● **Aim**
Each line of the listing that contains the word "values" is to be copied.
[Begin]
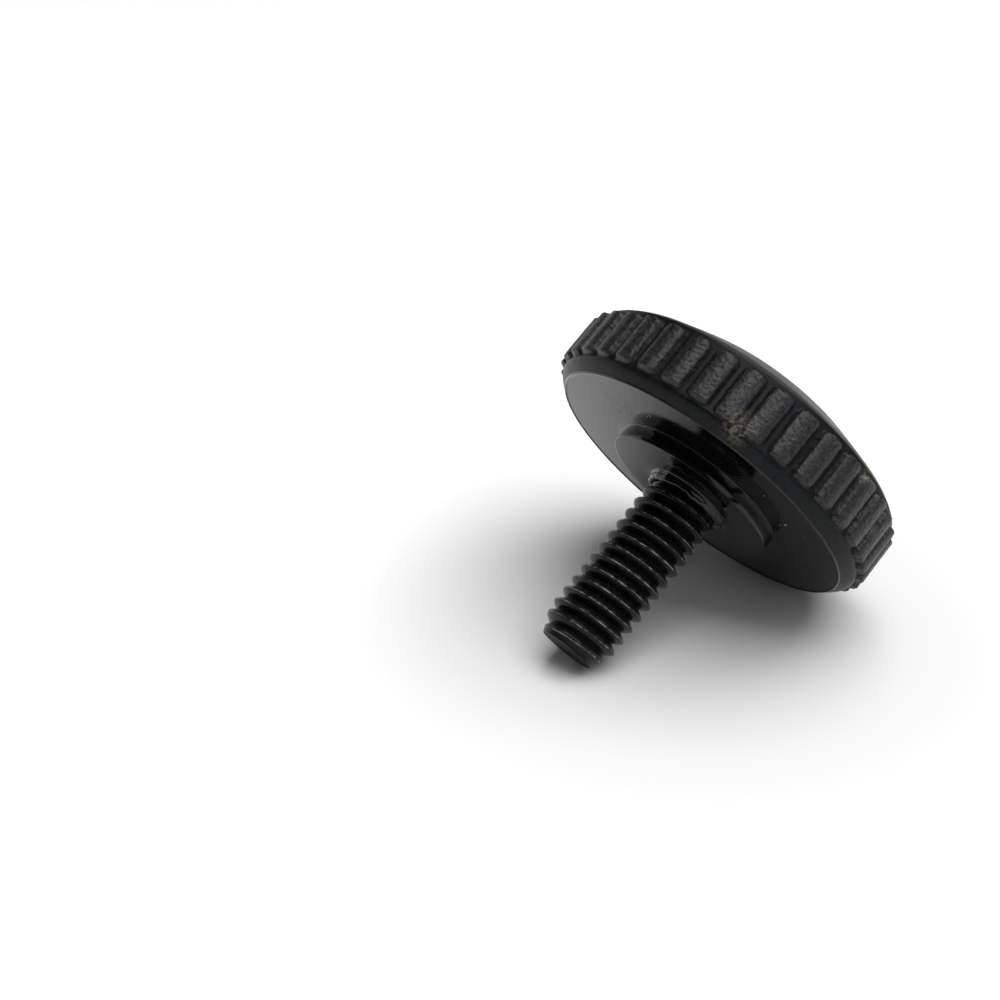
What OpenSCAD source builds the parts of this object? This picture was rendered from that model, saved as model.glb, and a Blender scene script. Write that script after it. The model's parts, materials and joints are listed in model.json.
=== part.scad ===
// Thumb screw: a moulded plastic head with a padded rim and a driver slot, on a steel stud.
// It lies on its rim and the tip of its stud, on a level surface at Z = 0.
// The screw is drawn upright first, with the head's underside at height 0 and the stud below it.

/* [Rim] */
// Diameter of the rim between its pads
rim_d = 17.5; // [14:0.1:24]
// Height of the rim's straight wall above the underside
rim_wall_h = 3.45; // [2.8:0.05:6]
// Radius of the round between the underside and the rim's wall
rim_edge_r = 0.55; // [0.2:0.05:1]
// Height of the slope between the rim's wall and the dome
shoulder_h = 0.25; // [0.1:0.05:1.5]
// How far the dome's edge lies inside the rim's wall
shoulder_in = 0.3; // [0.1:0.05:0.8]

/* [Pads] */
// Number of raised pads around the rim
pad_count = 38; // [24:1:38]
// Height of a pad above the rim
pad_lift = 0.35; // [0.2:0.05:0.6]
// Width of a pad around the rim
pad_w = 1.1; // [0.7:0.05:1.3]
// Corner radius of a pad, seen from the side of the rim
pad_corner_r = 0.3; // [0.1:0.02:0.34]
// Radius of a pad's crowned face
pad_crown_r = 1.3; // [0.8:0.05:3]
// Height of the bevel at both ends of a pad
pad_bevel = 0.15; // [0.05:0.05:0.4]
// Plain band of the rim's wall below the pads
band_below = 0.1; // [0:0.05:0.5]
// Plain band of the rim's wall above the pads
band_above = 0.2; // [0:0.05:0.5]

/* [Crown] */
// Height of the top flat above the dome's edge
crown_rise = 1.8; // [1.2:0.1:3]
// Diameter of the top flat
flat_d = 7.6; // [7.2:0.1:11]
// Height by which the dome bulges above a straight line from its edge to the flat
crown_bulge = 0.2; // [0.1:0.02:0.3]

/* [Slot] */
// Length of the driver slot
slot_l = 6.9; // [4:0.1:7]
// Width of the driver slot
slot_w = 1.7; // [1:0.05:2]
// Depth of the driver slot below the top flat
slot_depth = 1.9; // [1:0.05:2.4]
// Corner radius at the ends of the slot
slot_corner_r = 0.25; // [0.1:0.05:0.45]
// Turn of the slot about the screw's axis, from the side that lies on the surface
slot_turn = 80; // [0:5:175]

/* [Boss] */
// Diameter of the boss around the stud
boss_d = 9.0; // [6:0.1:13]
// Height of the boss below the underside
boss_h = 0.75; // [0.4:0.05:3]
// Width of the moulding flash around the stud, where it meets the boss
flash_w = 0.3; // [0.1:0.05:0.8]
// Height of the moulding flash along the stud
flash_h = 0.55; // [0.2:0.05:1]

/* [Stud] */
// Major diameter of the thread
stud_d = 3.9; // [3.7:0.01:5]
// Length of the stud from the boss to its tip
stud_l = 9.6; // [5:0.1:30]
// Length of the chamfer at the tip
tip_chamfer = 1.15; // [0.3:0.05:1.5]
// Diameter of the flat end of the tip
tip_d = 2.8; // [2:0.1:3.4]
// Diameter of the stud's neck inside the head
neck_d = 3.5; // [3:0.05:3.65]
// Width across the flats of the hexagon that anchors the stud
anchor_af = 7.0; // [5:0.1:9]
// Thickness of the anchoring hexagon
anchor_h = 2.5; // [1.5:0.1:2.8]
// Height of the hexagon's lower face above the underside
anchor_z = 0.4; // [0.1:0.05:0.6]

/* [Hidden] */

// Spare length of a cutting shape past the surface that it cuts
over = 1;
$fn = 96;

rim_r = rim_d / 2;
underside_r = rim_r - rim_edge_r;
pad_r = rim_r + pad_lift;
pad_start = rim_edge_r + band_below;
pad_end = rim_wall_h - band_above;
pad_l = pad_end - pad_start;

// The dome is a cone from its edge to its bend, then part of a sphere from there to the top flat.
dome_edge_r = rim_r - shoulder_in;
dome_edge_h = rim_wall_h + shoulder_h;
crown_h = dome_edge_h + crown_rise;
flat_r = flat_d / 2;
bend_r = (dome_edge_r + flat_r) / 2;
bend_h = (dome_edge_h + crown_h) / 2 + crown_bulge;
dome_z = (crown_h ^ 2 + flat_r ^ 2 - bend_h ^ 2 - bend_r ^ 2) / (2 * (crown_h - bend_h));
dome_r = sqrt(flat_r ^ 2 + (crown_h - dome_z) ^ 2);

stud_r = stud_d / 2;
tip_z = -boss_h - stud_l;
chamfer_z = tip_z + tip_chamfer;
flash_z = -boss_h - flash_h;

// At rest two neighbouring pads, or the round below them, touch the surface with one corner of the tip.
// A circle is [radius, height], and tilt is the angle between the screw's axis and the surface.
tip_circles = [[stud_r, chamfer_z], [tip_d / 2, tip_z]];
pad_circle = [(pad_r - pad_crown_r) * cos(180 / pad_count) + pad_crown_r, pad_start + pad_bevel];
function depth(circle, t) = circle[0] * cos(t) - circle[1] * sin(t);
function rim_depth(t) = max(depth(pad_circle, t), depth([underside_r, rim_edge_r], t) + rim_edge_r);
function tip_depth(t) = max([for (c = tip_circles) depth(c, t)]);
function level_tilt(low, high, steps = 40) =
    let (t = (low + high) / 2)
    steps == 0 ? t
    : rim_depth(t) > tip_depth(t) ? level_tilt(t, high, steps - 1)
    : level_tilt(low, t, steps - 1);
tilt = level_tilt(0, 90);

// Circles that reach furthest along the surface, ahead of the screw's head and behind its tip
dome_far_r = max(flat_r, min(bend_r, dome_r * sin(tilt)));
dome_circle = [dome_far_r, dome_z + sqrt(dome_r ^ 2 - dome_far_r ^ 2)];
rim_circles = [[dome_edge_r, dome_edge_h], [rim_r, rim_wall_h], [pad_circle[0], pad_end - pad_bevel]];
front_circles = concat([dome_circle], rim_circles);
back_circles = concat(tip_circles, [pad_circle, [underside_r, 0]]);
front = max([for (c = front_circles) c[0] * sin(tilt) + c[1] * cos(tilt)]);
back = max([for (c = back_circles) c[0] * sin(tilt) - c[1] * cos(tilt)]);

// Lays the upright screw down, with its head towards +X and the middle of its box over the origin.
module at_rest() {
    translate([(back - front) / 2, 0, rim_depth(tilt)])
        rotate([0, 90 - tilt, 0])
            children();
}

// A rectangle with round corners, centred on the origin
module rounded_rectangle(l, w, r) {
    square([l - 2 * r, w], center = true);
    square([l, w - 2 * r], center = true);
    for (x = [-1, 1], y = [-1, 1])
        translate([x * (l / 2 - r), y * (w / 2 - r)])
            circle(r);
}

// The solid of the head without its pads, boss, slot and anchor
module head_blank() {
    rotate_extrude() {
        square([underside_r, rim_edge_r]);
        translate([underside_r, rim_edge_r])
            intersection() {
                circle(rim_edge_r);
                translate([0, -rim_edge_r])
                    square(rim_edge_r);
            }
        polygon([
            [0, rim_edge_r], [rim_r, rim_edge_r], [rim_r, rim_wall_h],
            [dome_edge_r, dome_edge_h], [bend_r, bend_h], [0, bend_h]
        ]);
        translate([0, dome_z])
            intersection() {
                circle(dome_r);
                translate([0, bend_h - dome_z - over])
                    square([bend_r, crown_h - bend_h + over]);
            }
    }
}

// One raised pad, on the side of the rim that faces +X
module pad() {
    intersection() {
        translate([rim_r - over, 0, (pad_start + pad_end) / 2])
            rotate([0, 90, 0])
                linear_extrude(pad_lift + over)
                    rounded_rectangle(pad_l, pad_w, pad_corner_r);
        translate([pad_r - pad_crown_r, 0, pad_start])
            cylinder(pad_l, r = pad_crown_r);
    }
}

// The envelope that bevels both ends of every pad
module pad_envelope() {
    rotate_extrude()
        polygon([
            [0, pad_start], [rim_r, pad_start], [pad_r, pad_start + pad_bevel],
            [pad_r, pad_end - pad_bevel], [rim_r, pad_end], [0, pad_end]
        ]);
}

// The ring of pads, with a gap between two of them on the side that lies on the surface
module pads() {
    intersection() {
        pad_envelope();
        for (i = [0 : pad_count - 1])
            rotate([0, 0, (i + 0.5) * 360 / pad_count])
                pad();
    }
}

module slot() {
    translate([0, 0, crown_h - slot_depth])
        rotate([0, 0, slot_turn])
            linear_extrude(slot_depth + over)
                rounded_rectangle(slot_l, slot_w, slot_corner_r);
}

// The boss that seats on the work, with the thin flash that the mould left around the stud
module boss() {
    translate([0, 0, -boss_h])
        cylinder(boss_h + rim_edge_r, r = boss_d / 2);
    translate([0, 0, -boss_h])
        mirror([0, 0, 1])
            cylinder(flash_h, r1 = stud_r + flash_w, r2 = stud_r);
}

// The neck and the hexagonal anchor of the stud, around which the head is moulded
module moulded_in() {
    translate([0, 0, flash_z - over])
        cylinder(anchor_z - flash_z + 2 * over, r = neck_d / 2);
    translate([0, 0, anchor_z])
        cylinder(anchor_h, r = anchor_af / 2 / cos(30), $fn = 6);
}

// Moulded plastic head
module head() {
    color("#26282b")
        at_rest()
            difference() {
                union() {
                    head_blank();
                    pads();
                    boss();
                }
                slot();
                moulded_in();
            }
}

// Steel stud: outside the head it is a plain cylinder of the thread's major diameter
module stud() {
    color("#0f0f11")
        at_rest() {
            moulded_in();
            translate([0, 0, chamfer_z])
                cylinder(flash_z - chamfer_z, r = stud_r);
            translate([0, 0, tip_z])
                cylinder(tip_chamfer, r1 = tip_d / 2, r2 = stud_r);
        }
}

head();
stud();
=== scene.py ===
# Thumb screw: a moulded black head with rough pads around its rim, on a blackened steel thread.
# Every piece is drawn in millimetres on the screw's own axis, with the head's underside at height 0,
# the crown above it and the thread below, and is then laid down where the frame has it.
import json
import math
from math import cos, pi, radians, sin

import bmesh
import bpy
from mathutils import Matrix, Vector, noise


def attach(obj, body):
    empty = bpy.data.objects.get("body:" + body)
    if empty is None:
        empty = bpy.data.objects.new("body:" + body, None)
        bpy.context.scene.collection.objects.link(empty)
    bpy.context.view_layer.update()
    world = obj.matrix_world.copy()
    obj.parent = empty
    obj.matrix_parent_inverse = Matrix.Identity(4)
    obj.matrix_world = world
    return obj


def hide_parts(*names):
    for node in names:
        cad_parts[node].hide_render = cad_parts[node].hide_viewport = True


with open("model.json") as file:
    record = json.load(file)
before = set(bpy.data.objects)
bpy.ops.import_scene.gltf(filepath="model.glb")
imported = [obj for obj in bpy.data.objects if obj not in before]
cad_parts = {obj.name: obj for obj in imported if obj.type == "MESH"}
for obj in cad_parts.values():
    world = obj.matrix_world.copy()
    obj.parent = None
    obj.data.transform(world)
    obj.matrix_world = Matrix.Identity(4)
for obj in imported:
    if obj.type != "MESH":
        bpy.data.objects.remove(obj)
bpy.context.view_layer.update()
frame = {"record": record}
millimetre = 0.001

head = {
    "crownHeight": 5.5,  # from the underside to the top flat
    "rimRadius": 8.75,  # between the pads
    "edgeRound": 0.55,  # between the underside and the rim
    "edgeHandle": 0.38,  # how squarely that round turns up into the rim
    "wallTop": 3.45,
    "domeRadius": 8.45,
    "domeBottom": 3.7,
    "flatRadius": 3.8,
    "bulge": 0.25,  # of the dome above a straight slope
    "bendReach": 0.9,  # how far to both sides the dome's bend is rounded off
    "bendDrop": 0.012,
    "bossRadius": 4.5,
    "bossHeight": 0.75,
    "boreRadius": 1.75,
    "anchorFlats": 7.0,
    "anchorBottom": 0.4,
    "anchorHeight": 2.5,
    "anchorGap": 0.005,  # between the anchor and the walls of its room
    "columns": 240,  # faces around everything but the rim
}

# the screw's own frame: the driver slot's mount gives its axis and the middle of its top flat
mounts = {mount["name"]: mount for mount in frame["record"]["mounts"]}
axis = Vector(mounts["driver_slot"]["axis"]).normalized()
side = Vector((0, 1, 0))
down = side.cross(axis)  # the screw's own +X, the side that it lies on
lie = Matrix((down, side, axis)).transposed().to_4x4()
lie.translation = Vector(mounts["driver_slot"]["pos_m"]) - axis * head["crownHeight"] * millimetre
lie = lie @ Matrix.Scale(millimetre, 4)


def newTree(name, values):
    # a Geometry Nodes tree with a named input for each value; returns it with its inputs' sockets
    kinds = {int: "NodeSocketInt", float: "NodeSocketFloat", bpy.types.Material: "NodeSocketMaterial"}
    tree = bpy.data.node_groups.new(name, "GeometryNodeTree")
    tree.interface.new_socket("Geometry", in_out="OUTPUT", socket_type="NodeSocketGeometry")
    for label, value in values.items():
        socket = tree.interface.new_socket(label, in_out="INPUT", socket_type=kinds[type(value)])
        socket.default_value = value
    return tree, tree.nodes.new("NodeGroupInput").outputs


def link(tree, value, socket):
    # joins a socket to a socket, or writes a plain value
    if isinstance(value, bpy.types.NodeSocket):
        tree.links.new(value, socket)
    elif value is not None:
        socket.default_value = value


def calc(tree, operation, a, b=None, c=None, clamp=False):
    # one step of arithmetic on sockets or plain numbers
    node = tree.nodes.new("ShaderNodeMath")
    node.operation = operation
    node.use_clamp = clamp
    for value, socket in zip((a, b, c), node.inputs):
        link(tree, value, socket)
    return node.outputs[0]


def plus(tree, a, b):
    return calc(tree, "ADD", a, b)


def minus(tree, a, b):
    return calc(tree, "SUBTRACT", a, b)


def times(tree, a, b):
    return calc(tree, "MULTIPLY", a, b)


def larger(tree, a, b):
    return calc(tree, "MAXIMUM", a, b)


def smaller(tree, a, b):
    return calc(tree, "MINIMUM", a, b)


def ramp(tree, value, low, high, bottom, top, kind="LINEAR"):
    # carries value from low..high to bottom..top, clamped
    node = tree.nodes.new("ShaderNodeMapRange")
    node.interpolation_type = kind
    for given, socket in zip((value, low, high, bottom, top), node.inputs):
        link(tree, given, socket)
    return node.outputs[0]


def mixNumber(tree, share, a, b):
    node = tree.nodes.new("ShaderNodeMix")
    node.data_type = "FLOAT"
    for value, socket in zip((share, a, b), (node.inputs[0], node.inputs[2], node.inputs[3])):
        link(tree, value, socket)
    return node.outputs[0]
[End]
[Begin]
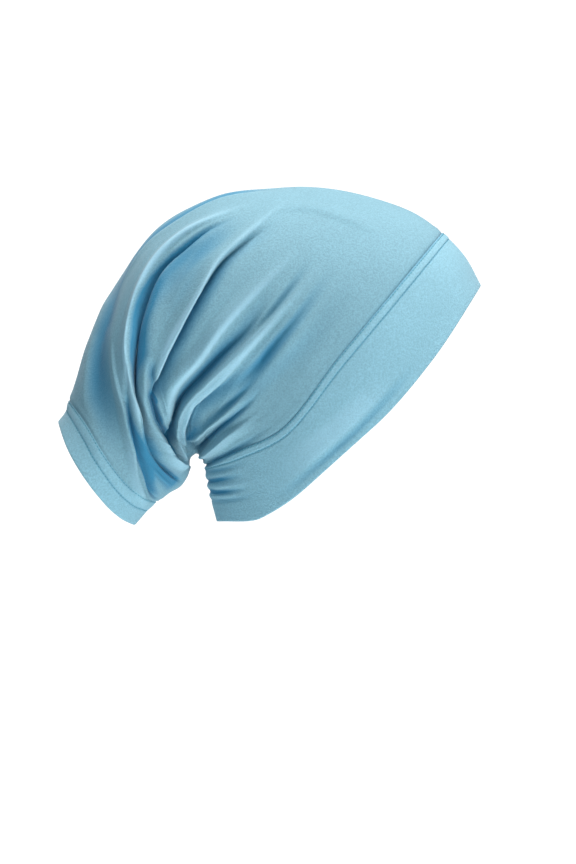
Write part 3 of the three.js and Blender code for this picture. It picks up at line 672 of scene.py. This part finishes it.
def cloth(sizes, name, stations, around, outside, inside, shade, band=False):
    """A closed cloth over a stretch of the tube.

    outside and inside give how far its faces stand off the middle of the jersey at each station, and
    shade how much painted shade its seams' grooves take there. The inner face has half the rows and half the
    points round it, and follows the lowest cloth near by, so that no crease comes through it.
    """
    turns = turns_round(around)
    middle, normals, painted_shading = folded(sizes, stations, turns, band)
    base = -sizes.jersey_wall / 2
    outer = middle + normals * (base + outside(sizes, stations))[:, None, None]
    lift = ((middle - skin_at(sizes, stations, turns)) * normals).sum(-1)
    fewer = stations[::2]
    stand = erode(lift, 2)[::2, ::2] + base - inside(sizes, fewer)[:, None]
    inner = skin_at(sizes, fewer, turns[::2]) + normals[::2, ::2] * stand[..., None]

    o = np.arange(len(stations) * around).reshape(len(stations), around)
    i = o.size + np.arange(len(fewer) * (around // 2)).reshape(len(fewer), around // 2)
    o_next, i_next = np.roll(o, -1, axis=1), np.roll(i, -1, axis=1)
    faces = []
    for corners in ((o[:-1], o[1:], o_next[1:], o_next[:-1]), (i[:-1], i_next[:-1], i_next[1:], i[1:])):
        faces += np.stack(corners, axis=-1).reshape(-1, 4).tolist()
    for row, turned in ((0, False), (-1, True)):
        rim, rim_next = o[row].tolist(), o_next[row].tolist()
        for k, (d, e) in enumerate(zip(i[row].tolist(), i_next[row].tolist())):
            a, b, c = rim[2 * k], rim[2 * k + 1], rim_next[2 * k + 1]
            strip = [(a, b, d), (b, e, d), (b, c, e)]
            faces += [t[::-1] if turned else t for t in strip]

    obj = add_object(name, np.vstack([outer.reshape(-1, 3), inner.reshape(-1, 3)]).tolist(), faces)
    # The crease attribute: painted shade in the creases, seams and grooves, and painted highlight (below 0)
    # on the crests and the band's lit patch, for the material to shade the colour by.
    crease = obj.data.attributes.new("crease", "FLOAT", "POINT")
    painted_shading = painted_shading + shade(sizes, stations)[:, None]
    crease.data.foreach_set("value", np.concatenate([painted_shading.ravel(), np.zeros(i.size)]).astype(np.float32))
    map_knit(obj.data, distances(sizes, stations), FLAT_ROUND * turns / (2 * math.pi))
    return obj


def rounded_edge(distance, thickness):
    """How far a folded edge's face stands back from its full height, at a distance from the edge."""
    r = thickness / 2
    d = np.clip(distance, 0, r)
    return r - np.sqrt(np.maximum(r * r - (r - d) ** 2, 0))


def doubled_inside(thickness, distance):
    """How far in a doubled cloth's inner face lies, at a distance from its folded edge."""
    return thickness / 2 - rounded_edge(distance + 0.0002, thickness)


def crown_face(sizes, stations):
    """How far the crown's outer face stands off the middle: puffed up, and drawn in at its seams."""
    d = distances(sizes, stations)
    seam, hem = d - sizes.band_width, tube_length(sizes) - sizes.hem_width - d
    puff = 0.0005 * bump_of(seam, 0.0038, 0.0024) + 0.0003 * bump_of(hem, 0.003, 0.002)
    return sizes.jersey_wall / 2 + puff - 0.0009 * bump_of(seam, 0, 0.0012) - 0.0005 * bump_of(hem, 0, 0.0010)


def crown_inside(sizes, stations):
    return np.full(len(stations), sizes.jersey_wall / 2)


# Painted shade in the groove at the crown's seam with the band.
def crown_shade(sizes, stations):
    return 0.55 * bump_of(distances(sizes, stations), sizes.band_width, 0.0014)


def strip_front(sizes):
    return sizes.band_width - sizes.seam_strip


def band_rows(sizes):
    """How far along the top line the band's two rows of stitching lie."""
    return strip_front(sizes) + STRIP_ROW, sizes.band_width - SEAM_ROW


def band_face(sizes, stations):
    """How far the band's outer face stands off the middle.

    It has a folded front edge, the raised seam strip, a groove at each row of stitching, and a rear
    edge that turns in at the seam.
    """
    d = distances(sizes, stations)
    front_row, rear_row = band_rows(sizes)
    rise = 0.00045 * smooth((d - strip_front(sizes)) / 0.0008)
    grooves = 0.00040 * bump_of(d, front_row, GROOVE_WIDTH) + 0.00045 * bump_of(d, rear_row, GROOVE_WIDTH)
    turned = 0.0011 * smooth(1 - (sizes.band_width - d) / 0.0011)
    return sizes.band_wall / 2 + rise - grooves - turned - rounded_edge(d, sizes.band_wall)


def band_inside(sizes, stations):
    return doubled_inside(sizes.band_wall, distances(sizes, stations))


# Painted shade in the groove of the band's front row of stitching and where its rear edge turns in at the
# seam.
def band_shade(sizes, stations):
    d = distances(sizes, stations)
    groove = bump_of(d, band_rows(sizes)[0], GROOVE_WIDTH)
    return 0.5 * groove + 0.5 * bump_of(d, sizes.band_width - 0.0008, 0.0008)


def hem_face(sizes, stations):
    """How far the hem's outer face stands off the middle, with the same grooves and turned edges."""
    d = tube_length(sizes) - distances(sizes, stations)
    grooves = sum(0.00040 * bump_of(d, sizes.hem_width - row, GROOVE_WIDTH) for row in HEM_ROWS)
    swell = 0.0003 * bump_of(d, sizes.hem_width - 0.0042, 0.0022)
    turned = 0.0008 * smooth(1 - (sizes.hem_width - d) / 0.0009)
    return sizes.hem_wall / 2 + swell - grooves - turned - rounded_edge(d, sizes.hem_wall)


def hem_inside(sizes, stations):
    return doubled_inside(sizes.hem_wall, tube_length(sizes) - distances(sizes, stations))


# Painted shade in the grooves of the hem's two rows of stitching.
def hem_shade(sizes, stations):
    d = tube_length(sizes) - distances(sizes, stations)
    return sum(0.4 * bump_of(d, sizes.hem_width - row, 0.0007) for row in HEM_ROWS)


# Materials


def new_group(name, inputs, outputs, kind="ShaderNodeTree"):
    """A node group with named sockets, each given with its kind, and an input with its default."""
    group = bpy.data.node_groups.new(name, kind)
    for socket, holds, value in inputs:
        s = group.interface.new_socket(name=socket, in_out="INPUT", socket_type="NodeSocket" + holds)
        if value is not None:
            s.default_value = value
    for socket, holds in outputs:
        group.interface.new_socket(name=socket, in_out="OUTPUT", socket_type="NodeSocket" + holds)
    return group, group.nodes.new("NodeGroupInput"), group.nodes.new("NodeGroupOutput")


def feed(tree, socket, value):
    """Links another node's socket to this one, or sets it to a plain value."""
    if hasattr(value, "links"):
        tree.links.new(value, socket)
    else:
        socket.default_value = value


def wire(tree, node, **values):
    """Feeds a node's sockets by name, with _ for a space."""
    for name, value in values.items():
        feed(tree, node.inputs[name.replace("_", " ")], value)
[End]
● **Written answer**
for obj in cad_parts.values():
def newTree(name, values):
    for label, value in values.items():
def wire(tree, node, **values):
    for name, value in values.items():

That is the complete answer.